Nuestro cuarto día de estancia en Turquía se iniciaba a las 6,30 de la mañana, para desplazarnos al segundo hotel en el que estaremos, Belek Beach, en la costa mediterránea. Aparte de un par de visitas de camino y la parada para comer, no entendíamos que pudiese invertirse tanto tiempo en el viaje. La solución se nos fue presentando por el camino, primero, el hecho de percibir realmente que Turquía es un país inmenso y que la escala de los planos no es la que habitualmente manejamos (de ahí que todo nos pareciera siempre más cerca), lo segundo es que las carreteras no suelen permitir medias muy elevadas, aunque existan tramos de autovía y se encuentren en buen estado, la travesía de poblaciones, con frecuencia ciudades inmensas que superan el millón de habitantes, es un hecho frecuentemente ligado al propio trazado (las carreteras no hacen sino comunicar esos grandes centros de población aislados en el corazón de un vasto territorio).

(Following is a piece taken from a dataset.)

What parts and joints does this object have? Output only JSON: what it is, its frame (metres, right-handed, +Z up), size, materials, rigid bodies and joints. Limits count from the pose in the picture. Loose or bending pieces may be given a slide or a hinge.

La primera parada la hicimos en una ciudad subterránea, no me ha quedado claro si era la de Derinkuyu o la de Kaimakli. Las más conocidas de entre centenares que, se dice, hay en la región. Descubiertas en un período relativamente reciente y, casi siempre, como hallazgos casuales.
Como una renovación de esa sabiduría energética que prescinde de unos combustibles fósiles de los que se carece, al igual que cualquier vivienda turca, los omnipresentes colectores solares completan el panorama de los tejados. Al fondo de la llanura, en la lejanía, las impresionantes cumbres nevadas de la cordillera de Toros, montes que atravesaremos en nuestro recorrido hacia la costa.En el período convulso que va de los siglos VI al X, sujeta la zona a devastadoras invasiones, la gente decidió aprovechar, una vez más, la facilidad de tallado de la roca volcánica, para construir refugios subterráneos secretos, con entradas ocultas (se dice que el material extraido se transportaba a un lago próximo o se hacía desaparecer sin rastro) que pudiesen albergar a toda la población campesina, y su ganado o pertenencias de subsistencia, que habitaría en lugares no siempre inmediatos (evitando la sospecha de que quien allí no estaba se encontrase escondido en ese mismo entorno).
Algunas de estas ciudades subterráneas (llamadas así por suponerse que su capacidad permitía, en ciertos casos, albergar a cerca de veinte mil almas) tienen más de diez niveles sucesivos, unos bajo los otros, con todo tipo de dependencias para comer, dormir, vivir en familia, asistir a actividades de culto., siempre con un sofisticado sistema de ventilación, mediante chimeneas que, disimuladamente, surgirían como un hueco al exterior, pozos para aprovisionarse de agua y cierres de seguridad (deslizando ruedas de molino que taponaban estrechos pasadizos) para protegerse finalmente en caso de ser encontrado el escondrijo.